Excellent points! The flip side argument might be why invest in said managements at all? Or an alternate theory: Can position/bet sizing of the stock have the same effect as dividend to guard against internal allocation risk?

 

Sure, but it is not so simple like that.

 

A company paying a consistent dividend vs one not paying a dividend when it can impacts the psyche of management.

 

Management becomes overconfident of its ability to grow the company looking at the excess cash flow it has and proceeds to continue, overpaying finally for further acquisitions. Paying a dividend disciplines this management team.
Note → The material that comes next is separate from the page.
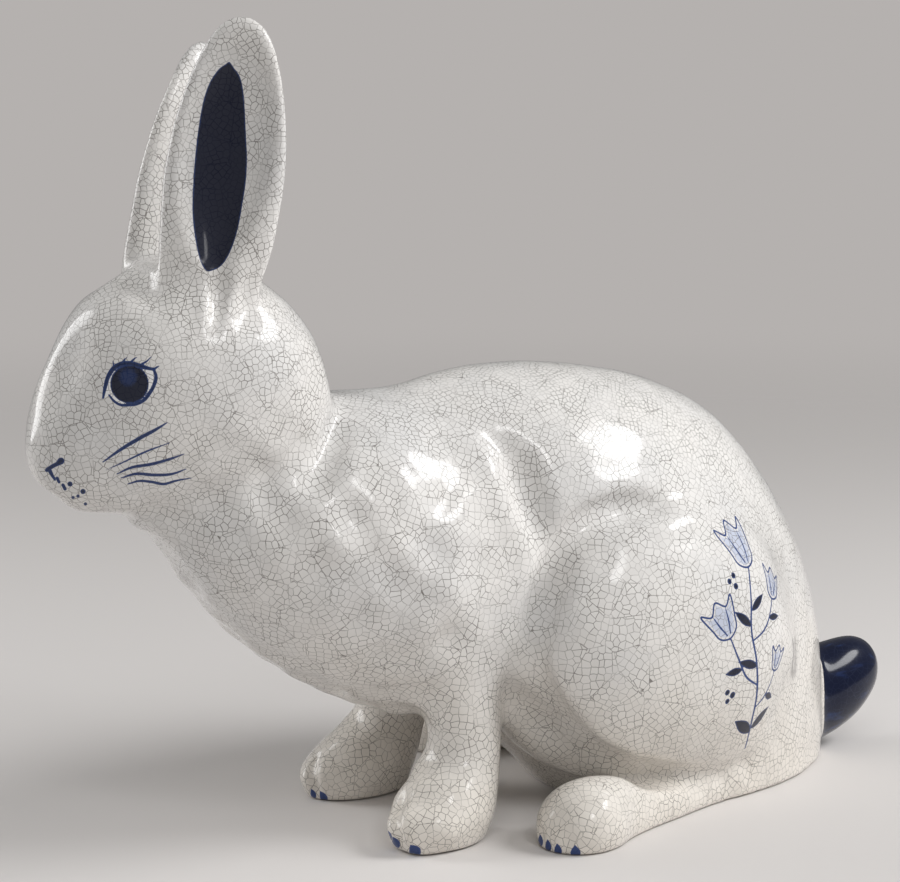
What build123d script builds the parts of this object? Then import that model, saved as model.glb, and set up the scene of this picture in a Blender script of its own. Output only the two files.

They could be good people or trying their best to reward shareholders, but they are still humans, affected by behavioural biases.

 

This is akin to putting every month X% of your salary into an index fund vs accumulating a ton of money and trying to "time" the market.

 

Also one more point: most management teams get there because they're good operators, not capital allocators. I'd rather them run the company efficiently or grow the company with some creative marketing ideas with LESS money to play around.

 

Agree with your point about operators versus allocators. There are very, very few good allocators. Leaving operators to operate has a lot of wisdom. You just described the new, ever-larger Berkshire of today and tomorrow. And the rationale behind Buffett's role getting split into two when he is no longer in charge. And a likely return of capital with the passage of time.  But it will very likely be done in the most rational way from the shareholder's perspective.